> Required work
Copy exactly the lines of the material below that run from the one containing "wall_channel();" through the one containing "nodes[node].hide_render = nodes[node].hide_viewport". Copy no other lines.

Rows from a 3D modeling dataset
|---|

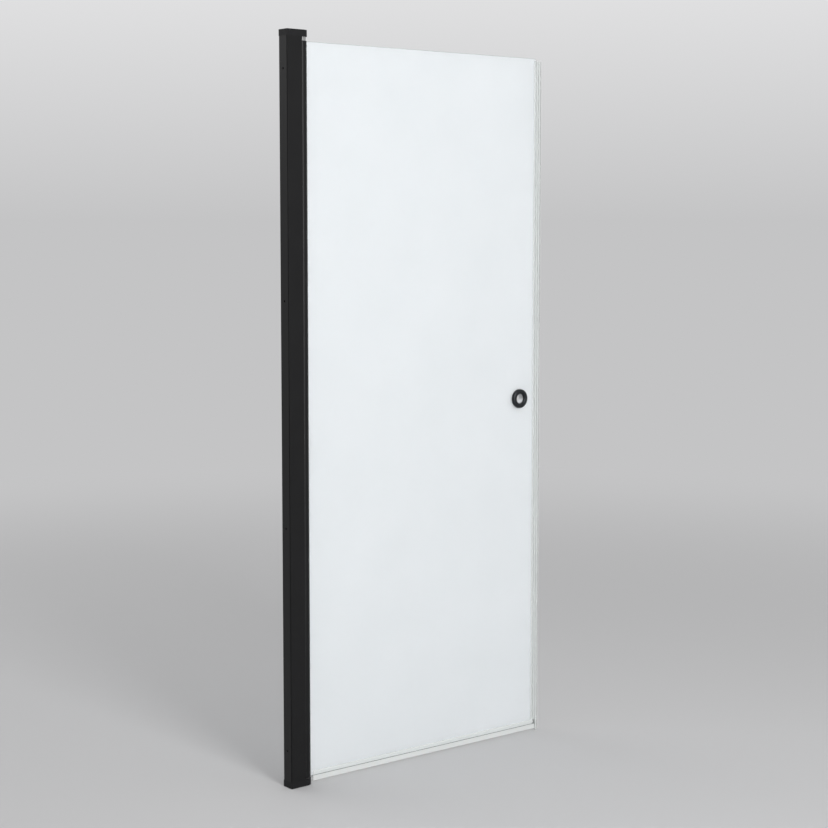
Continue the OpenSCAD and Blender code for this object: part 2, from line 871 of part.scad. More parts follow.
module knob_back_ring() {
    color(knob_black)
    difference() {
        at_knob() mirror([0, 0, 1]) knob_ring(knob_back_socket);
        at_knob_screw() translate([0, 0, -cut]) cylinder(r = knob_screw_r, h = knob_r);
    }
}

module knob_sleeve() {
    l = knob_back_socket + 2 * knob_seat_y + knob_front_socket;
    color(steel)
    at_knob() translate([0, 0, -knob_back_socket - knob_seat_y])
    difference() {
        cylinder(r = knob_sleeve_r, h = l);
        translate([0, 0, -cut]) cylinder(r = finger_r, h = l + 2 * cut);
    }
}

// A washer on the glass with a short collar that lines half of the hole
module knob_gasket() {
    difference() {
        union() {
            translate([0, 0, glass_t / 2]) cylinder(r = knob_gasket_r, h = knob_gasket_t);
            cylinder(r = glass_hole_r - fit_gap, h = glass_t / 2 + knob_gasket_t / 2);
        }
        translate([0, 0, -cut]) cylinder(r = knob_sleeve_r + fit_gap, h = glass_t + 2 * cut);
    }
}

module knob_gasket_front() {
    color(clear_pvc) at_knob() knob_gasket();
}

module knob_gasket_back() {
    color(clear_pvc) at_knob() mirror([0, 0, 1]) knob_gasket();
}

// The set screw's axis: from the sleeve down through the rim of the back ring
module at_knob_screw() {
    translate([knob_x, knob_screw_y, knob_z]) rotate([180, 0, 0])
        translate([0, 0, knob_sleeve_r]) children();
}

module knob_set_screw() {
    socket_r = 0.8;
    l = knob_r - knob_sleeve_r - 1.5;
    color(steel)
    at_knob_screw() difference() {
        cylinder(r = knob_screw_r, h = l);
        translate([0, 0, l - 1.5]) cylinder(r = socket_r, h = 2, $fn = 6);
    }
}

wall_channel();
hinge_jamb();
jamb_seal_front();
jamb_seal_back();
jamb_fixing_screws();
top_bearing_block();
top_block_screws();
bottom_bearing_block();
bottom_block_screws();
bottom_spindle();
lower_lift_cam();
strike_profile();
strike_magnet();
strike_tape();
strike_end_plugs();
top_pivot_bush();
pivot_stile();
stile_end_cap();
upper_lift_cam();
glazing_gasket();
glass_panel();
closing_seal();
door_magnet();
drip_seal();
knob_front_ring();
knob_back_ring();
knob_sleeve();
knob_gasket_front();
knob_gasket_back();
knob_set_screw();
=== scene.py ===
import math

import bpy
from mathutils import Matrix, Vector


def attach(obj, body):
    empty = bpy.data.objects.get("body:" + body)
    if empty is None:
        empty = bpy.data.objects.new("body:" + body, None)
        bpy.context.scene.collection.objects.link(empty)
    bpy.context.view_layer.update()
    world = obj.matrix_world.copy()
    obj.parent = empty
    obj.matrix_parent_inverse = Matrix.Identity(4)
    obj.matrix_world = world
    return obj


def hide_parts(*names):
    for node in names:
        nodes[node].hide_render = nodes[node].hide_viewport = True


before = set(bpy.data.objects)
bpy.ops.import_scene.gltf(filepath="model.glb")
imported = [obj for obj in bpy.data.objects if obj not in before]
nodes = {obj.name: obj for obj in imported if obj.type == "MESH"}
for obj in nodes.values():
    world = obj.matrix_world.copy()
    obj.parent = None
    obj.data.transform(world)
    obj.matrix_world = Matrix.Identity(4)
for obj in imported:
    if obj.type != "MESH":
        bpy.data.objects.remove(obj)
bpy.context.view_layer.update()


# Wall channel: the U that is screwed up at the hinge side and that the jamb slides over.
# Extruded aluminium in a black powder coat, with four screw holes through its web.
MM = 0.001


def linear(code):
    """An sRGB hex colour as the linear colour that a shader takes."""
    parts = [int(code[at : at + 2], 16) / 255 for at in (1, 3, 5)]
    return (*[p / 12.92 if p <= 0.04045 else ((p + 0.055) / 1.055) ** 2.4 for p in parts], 1)


def add_node(owner, kind, inputs=(), **settings):
    """A node of a material or world, with its settings. An input is a value or a link."""
    node = owner.node_tree.nodes.new(kind)
    for setting, value in settings.items():
        setattr(node, setting, value)
    for socket, value in dict(inputs).items():
        if isinstance(value, bpy.types.NodeSocket):
            owner.node_tree.links.new(value, node.inputs[socket])
        else:
            node.inputs[socket].default_value = value
    return node


def finish_node(node, material):
    """Gives a CAD node its finish."""
    for held in nodes[node].material_slots:
        held.material = material


# Black powder coat, sprayed and baked on an extrusion: deep black with a weak sheen. Its orange
# peel runs at about 2 mm, and the film is a little duller in cloudy patches of some 60 mm.
powder_coat = bpy.data.materials.new("black_powder_coat_on_aluminium")
powder_coat.use_nodes = True
shader = powder_coat.node_tree.nodes["Principled BSDF"]
shader.inputs["IOR"].default_value = 1.5
shader.inputs["Specular IOR Level"].default_value = 0.23
spot = add_node(powder_coat, "ShaderNodeTexCoord")
cloud = add_node(powder_coat, "ShaderNodeTexNoise",
                 {"Vector": spot.outputs["Object"], "Scale": 1 / (60 * MM), "Detail": 3})
shade = add_node(powder_coat, "ShaderNodeValToRGB", {"Fac": cloud.outputs["Fac"]})
shade.color_ramp.elements[0].color = linear("#0B0B0C")
shade.color_ramp.elements[1].color = linear("#101011")
dull = add_node(powder_coat, "ShaderNodeMapRange",
                {"Value": cloud.outputs["Fac"], "To Min": 0.36, "To Max": 0.46})
peel = add_node(powder_coat, "ShaderNodeTexNoise",
                {"Vector": spot.outputs["Object"], "Scale": 1 / (2 * MM), "Detail": 2})
bump = add_node(powder_coat, "ShaderNodeBump",
                {"Height": peel.outputs["Fac"], "Strength": 0.3, "Distance": 0.05 * MM})
powder_coat.node_tree.links.new(shade.outputs["Color"], shader.inputs["Base Color"])
powder_coat.node_tree.links.new(dull.outputs["Result"], shader.inputs["Roughness"])
powder_coat.node_tree.links.new(bump.outputs["Normal"], shader.inputs["Normal"])

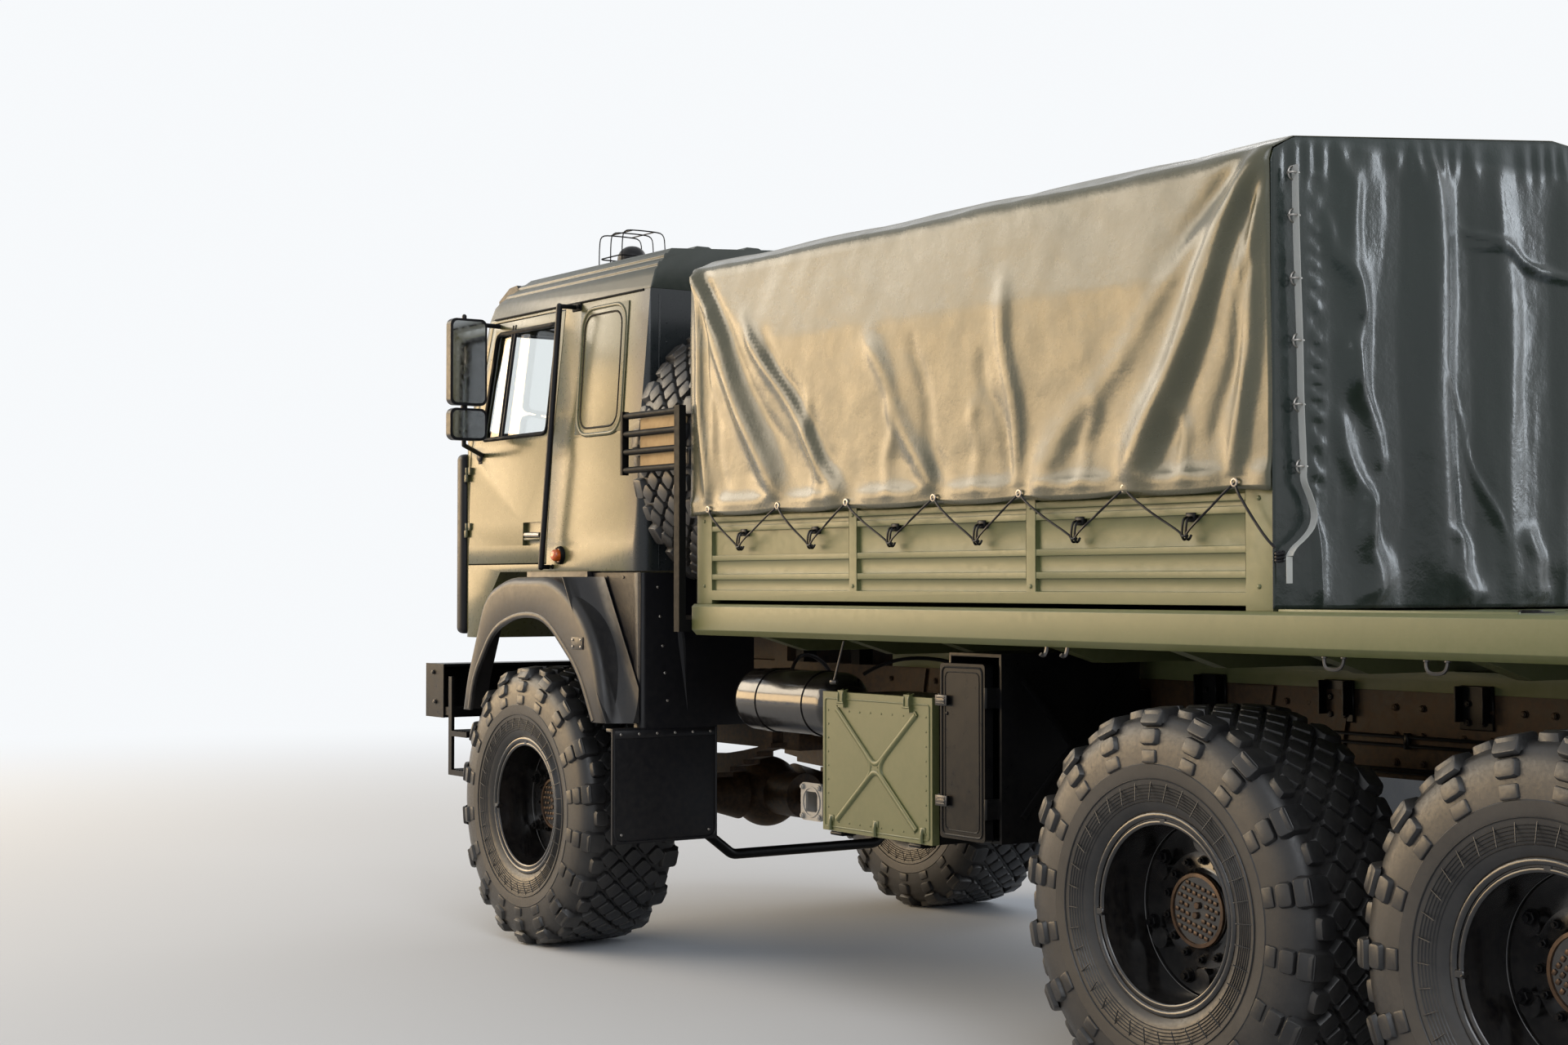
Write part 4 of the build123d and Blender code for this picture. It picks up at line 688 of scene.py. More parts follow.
tyre = {
    "tipRadius": 0.6285,
    "half": [  # outline of one half, as radius and distance from the middle
        (0.292, 0.198), (0.306, 0.206), (0.311, 0.222), (0.324, 0.232), (0.340, 0.239),
        (0.400, 0.2505), (0.430, 0.2530), (0.455, 0.2545), (0.458, 0.2520), (0.500, 0.2500), (0.545, 0.2420),
        (0.582, 0.2280), (0.602, 0.2060), (0.607, 0.1800), (0.609, 0.1200), (0.610, 0.0600),
    ],
    "ribRadii": (0.343, 0.353, 0.363, 0.373, 0.383, 0.393, 0.412),
    "ribHeight": 0.0030,
    "ribHalf": 0.0019,
    "ribFoot": (0.340, 0.239),
    "wallSlope": 0.0115 / 0.060,
    "steps": 90,
    "crownColumns": (-0.118, -0.059, 0.0, 0.059, 0.118),
    "crownRows": 36,
    "diamond": (0.0535, 0.052),
    "diamondHeight": 0.034,
    "shoulderRows": 18,
}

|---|

> Solution to this exercise
wall_channel();
hinge_jamb();
jamb_seal_front();
jamb_seal_back();
jamb_fixing_screws();
top_bearing_block();
top_block_screws();
bottom_bearing_block();
bottom_block_screws();
bottom_spindle();
lower_lift_cam();
strike_profile();
strike_magnet();
strike_tape();
strike_end_plugs();
top_pivot_bush();
pivot_stile();
stile_end_cap();
upper_lift_cam();
glazing_gasket();
glass_panel();
closing_seal();
door_magnet();
drip_seal();
knob_front_ring();
knob_back_ring();
knob_sleeve();
knob_gasket_front();
knob_gasket_back();
knob_set_screw();
=== scene.py ===
import math

import bpy
from mathutils import Matrix, Vector


def attach(obj, body):
    empty = bpy.data.objects.get("body:" + body)
    if empty is None:
        empty = bpy.data.objects.new("body:" + body, None)
        bpy.context.scene.collection.objects.link(empty)
    bpy.context.view_layer.update()
    world = obj.matrix_world.copy()
    obj.parent = empty
    obj.matrix_parent_inverse = Matrix.Identity(4)
    obj.matrix_world = world
    return obj


def hide_parts(*names):
    for node in names:
        nodes[node].hide_render = nodes[node].hide_viewport = True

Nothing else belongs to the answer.